GIVEN PROBLEM
Extract exactly the run of lines starting at the line that holds "hide_parts(node)" and ending at the line that holds "bpy.context.scene.frame_set(1)", both included.

--- begin DATA SEGMENT ---

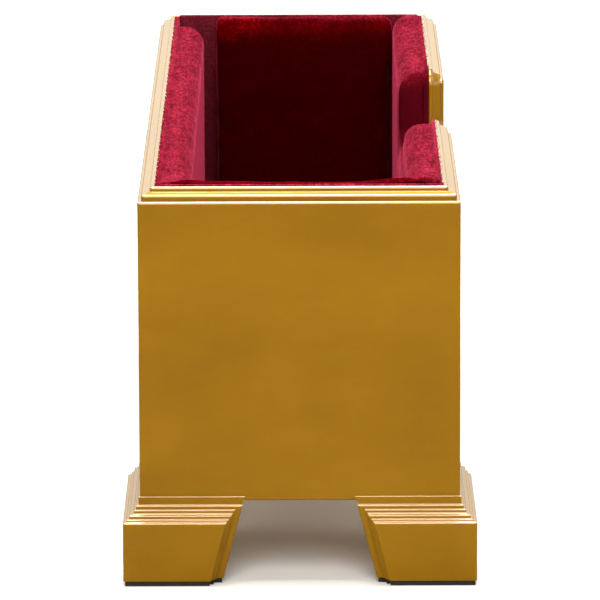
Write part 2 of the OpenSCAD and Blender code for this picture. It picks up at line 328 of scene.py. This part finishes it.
def crimson_velvet(name, shade, sheen, glow, flecks=1.0, strokes=0.0):
    """Short silk pile: dark where it is looked into, bright where it lies edge on, and crushed in
    flecks along the box. Faces that look up get more of the bright pile and upright faces more of
    the dark crushed one: painted shade down the sides and painted light on top. shade is the colour
    of the pile's depth, sheen and glow the strength and colour of its edges, and flecks and strokes
    how clearly it is crushed and brushed."""
    pile = {
        "Roughness": 0.9,
        "Specular IOR Level": 0.0,
        "Sheen Roughness": 0.4,
        "Sheen Tint": (*glow, 1.0),
    }
    finish = Finish(name, Sheen_Weight=sheen)
    for socket, value in pile.items():
        finish.set(socket, value)
    crushed = finish.noise(finish.place((1.0, 0.4, 1.0)), 130.0, 3.0, 0.6)
    tufts = finish.noise(finish.place((1.0, 0.28, 1.0)), 640.0, 2.0, 0.7)
    brushed = finish.noise(finish.place((1.0, 1.0, 3.5)), 14.0, 2.0, 0.6).math("PINGPONG", 0.5)
    mottle = 0.5 + flecks * (0.35 * crushed + 0.65 * tufts - 0.5) + strokes * (brushed - 0.44)
    deep = tuple(0.4 * c for c in shade)
    bright = tuple(1.8 * c for c in shade)
    finish.set("Base Color", finish.ramp(mottle, [(0.40, deep), (0.5, shade), (0.60, bright)]))
    finish.bump(mottle, 0.8, pile_depth)
    # A dark crushed pile is mixed in for the flecks, and also as painted shade on faces that do not look up.
    flat = {"Base Color": (*deep, 1.0), "Sheen Weight": 0.2 * sheen, **pile}
    crushed_pile_and_painted_side_shade = finish.node("ShaderNodeBsdfPrincipled", {}, flat).outputs[0]
    facing = finish.node("ShaderNodeNewGeometry", {}, {}).outputs["Normal"]
    facing_up = Value(finish.tree, finish.node("ShaderNodeSeparateXYZ", {}, {0: facing}).outputs["Z"])
    # Painted light and shade: faces looking straight up get the most of the bright pile, upright faces the
    # least.
    painted_top_light = 0.15 + 0.90 * facing_up.math("MAXIMUM", 0.0)
    flecks_and_painted_top_light = finish.ramp(mottle, [(0.40, (0.0, 0.0, 0.0)), (0.60, (1.0, 1.0, 1.0))])
    flecks_and_painted_top_light = Value(finish.tree, flecks_and_painted_top_light) * painted_top_light
    either = finish.node("ShaderNodeMixShader", {}, {0: flecks_and_painted_top_light, 1: crushed_pile_and_painted_side_shade, 2: finish.shader.outputs[0]})
    finish.put(finish.tree.nodes["Material Output"].inputs["Surface"], either.outputs[0])
    return finish.material


pad_velvet = crimson_velvet("pad_velvet", (0.150, 0.0035, 0.0105), 0.90, (0.95, 0.085, 0.180), 0.6)
# The end linings get a paler copy of the same velvet: painted light.
lining_velvet_painted_light = crimson_velvet("lining_velvet_painted_light", (0.220, 0.0170, 0.0300), 0.7, (0.95, 0.10, 0.15))


def copy_of_node(name, node):
    """A new piece with the shape of a CAD node, its loose triangles joined up, and nothing selected
    but it."""
    bpy.ops.object.select_all(action="DESELECT")
    mesh = nodes[node].data.copy()
    mesh.name = name
    piece = bpy.data.objects.new(name, mesh)
    bpy.context.scene.collection.objects.link(piece)
    bpy.context.view_layer.objects.active = piece
    piece.select_set(True)
    bpy.ops.object.mode_set(mode="EDIT")
    bpy.ops.mesh.select_all(action="SELECT")
    bpy.ops.mesh.customdata_custom_splitnormals_clear()
    bpy.ops.mesh.remove_doubles(threshold=0.00001)
    bpy.ops.object.mode_set(mode="OBJECT")
    mesh.materials.clear()
    return piece


def apply_modifier(piece, kind, **settings):
    modifier = piece.modifiers.new(kind.lower(), kind)
    for key, value in settings.items():
        setattr(modifier, key, value)
    bpy.ops.object.modifier_apply(modifier=modifier.name)


for wall, velvet in (
    ("left", pad_velvet),
    ("right", pad_velvet),
    ("near", lining_velvet_painted_light),
    ("far", lining_velvet_painted_light),
):
    node = f"lining_{wall}"
    lining = copy_of_node(f"velvet_lining_{wall}", node)
    bpy.ops.object.mode_set(mode="EDIT")
    bpy.ops.mesh.select_all(action="SELECT")
    bpy.ops.mesh.dissolve_limited(angle_limit=math.radians(1))
    bpy.ops.object.mode_set(mode="OBJECT")
    for vertex in lining.data.vertices:
        if wall in ("near", "far") and vertex.co.z > rim_z - 0.002:
            vertex.co.z += pile_depth
    apply_modifier(lining, "BEVEL", width=0.0007, segments=3, limit_method="ANGLE")
    bpy.ops.object.shade_smooth_by_angle(angle=math.radians(40))
    lining.data.materials.append(velvet)
    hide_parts(node)
    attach(lining, "root")


# ---- Pads ---------------------------------------------------------------------------------------------
# Firm foam pads wrapped in the same velvet, glued to the linings: one on each long wall, one on each
# end and one on the floor. The right-hand pad dips with the hand notch, and the left-hand and far
# pads stop short of each other, so that a well is left open in the far left corner.

# The near and floor pads get a darker copy of the same velvet, and the far pad another darker, brushed copy:
# painted shade.
near_velvet_painted_dark = crimson_velvet("near_velvet_painted_dark", (0.045, 0.0001, 0.0006), 0.5, (0.95, 0.012, 0.050), 0.6)
far_velvet_painted_dark = crimson_velvet("far_velvet_painted_dark", (0.075, 0.0001, 0.0004), 1.0, (0.95, 0.045, 0.110), 0.6, 0.4)
pad_voxel = 0.004
pad_swell = 0.0022  # how far the velvet may stand proud of the foam's own face
lining_lap = 0.0029  # how far it is carried over the lining's top edge
cloth_frames = 20


def swell(pad):
    """Blows the pad up like a filled cover: Cloth under pressure with no gravity."""
    cloth = pad.modifiers.new("cloth", "CLOTH")
    cloth.settings.quality = 5
    cloth.settings.mass = 0.3
    cloth.settings.tension_stiffness = 12.0
    cloth.settings.compression_stiffness = 12.0
    cloth.settings.bending_stiffness = 0.4
    cloth.settings.use_pressure = True
    cloth.settings.uniform_pressure_force = 4.0
    cloth.settings.shrink_min = -0.02
    cloth.settings.effector_weights.gravity = 0.0
    cloth.collision_settings.use_collision = False
    cloth.point_cache.frame_start = 1
    cloth.point_cache.frame_end = cloth_frames
    for step in range(1, cloth_frames + 1):
        bpy.context.scene.frame_set(step)
    bpy.ops.object.modifier_apply(modifier="cloth")
    bpy.context.scene.frame_set(1)


def wrapped_pad(name, wall, velvet, creases, outward=(0.0, 0.0, 0.0), rise=0.0):
    """A pad in place of the CAD's foam and cover. creases is the depth of its soft hollows, outward
    the way to its wall and rise the height of its top above the rim there."""
    foam, cover = f"foam_{wall}", f"velvet_{wall}"
    pad = copy_of_node(name, foam)
    pad.data.remesh_voxel_size = pad_voxel
    bpy.ops.object.voxel_remesh()
    rest = [vertex.co.copy() for vertex in pad.data.vertices]
    swell(pad)
    low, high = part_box(cover)
    outward = Vector(outward)
    back = max(outward.dot(low), outward.dot(high))
    thickness = abs(outward.dot(high - low))
    for vertex, start in zip(pad.data.vertices, rest):
        move = vertex.co - start
        if move.length > pad_swell:
            move *= pad_swell / move.length
        hollow = noise.noise(start * 28.0) * creases + noise.noise(start * 75.0) * creases * 0.4
        place = start + move + vertex.normal * hollow
        place = Vector([min(max(c, a), b) for c, a, b in zip(place, low, high)])
        if thickness:
            near_wall = max(0.0, 1.0 - (back - outward.dot(place)) / (2.0 * thickness))
            on_top = min(max(vertex.normal.z - 0.1, 0.0) / 0.5, 1.0)
            place += outward * (lining_lap * near_wall**2 * on_top)
            place.z += rise * near_wall * on_top
        vertex.co = place
    apply_modifier(pad, "SUBSURF", levels=1, render_levels=1)
    bpy.ops.object.shade_smooth()
    pad.data.materials.append(velvet)
    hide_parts(foam, cover)
    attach(pad, "root")
    return pad


wrapped_pad("pad_left", "left", pad_velvet, 0.0004, (-1.0, 0.0, 0.0), 0.0016)
wrapped_pad("pad_right", "right", pad_velvet, 0.0004, (1.0, 0.0, 0.0), 0.0016)
wrapped_pad("pad_near", "near", near_velvet_painted_dark, 0.0008, (0.0, -1.0, 0.0), 0.0042)
wrapped_pad("pad_far", "far", far_velvet_painted_dark, 0.0014, (0.0, 1.0, 0.0), 0.0030)
wrapped_pad("pad_floor", "floor", near_velvet_painted_dark, 0.0006)


# ---- Thread ends ------------------------------------------------------------------------------------------
# The velvet's raw edges are tucked down behind the rim's inner bead. The white ends of its backing
# threads stand up from the cut edge, closer together on the side with the notch.

notch_reach = 0.088  # from the middle of the box to where the notched side's rim is level
inner_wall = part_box("lining_right")[1].x
thread_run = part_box("foam_right")[1].y


def backing_thread():
    finish = Finish("backing_thread", Roughness=0.8)
    twist = finish.noise(finish.place(), 900.0, 1.0, 0.5)
    finish.set("Base Color", finish.ramp(twist, [(0.4, (0.32, 0.12, 0.10)), (0.6, (0.90, 0.84, 0.78))]))
    return finish.material


thread_white = backing_thread()


def thread_ends(name, side, start, stop, spacing):
    """A row of short thread ends along one side, from one place to another."""
    bpy.ops.object.select_all(action="DESELECT")
    bpy.ops.mesh.primitive_cylinder_add(vertices=4, radius=0.00014, depth=0.0013)
    threads = bpy.context.object
    threads.name = threads.data.name = name
    threads.rotation_euler = (0.0, side * 0.7, 0.0)
    threads.location = (side * (inner_wall - 0.0001), start, rim_z + 0.0011)
    bpy.ops.object.transform_apply(location=True, rotation=True, scale=True)
    corners = len(threads.data.vertices)
    apply_modifier(
        threads,
        "ARRAY",
        count=int((stop - start) / spacing),
        use_relative_offset=False,
        use_constant_offset=True,
        constant_offset_displace=(0.0, spacing, 0.0),
    )
    for vertex in threads.data.vertices:
        thread = vertex.index // corners
        stray = noise.noise_vector(Vector((0.73 * thread, 1.7 * side, start * 10.0)))
        vertex.co += Vector((0.0003 * stray.x, 0.6 * spacing * stray.y, 0.0009 * stray.z))
    threads.data.materials.append(thread_white)
    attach(threads, "root")


thread_ends("thread_ends_left", -1.0, -thread_run, thread_run, 0.0120)
thread_ends("thread_ends_right_near", 1.0, -thread_run, -notch_reach, 0.0021)
thread_ends("thread_ends_right_far", 1.0, notch_reach, thread_run, 0.0021)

--- end DATA SEGMENT ---

EXERCISE SOLUTION
    hide_parts(node)
    attach(lining, "root")


# ---- Pads ---------------------------------------------------------------------------------------------
# Firm foam pads wrapped in the same velvet, glued to the linings: one on each long wall, one on each
# end and one on the floor. The right-hand pad dips with the hand notch, and the left-hand and far
# pads stop short of each other, so that a well is left open in the far left corner.

# The near and floor pads get a darker copy of the same velvet, and the far pad another darker, brushed copy:
# painted shade.
near_velvet_painted_dark = crimson_velvet("near_velvet_painted_dark", (0.045, 0.0001, 0.0006), 0.5, (0.95, 0.012, 0.050), 0.6)
far_velvet_painted_dark = crimson_velvet("far_velvet_painted_dark", (0.075, 0.0001, 0.0004), 1.0, (0.95, 0.045, 0.110), 0.6, 0.4)
pad_voxel = 0.004
pad_swell = 0.0022  # how far the velvet may stand proud of the foam's own face
lining_lap = 0.0029  # how far it is carried over the lining's top edge
cloth_frames = 20


def swell(pad):
    """Blows the pad up like a filled cover: Cloth under pressure with no gravity."""
    cloth = pad.modifiers.new("cloth", "CLOTH")
    cloth.settings.quality = 5
    cloth.settings.mass = 0.3
    cloth.settings.tension_stiffness = 12.0
    cloth.settings.compression_stiffness = 12.0
    cloth.settings.bending_stiffness = 0.4
    cloth.settings.use_pressure = True
    cloth.settings.uniform_pressure_force = 4.0
    cloth.settings.shrink_min = -0.02
    cloth.settings.effector_weights.gravity = 0.0
    cloth.collision_settings.use_collision = False
    cloth.point_cache.frame_start = 1
    cloth.point_cache.frame_end = cloth_frames
    for step in range(1, cloth_frames + 1):
        bpy.context.scene.frame_set(step)
    bpy.ops.object.modifier_apply(modifier="cloth")
    bpy.context.scene.frame_set(1)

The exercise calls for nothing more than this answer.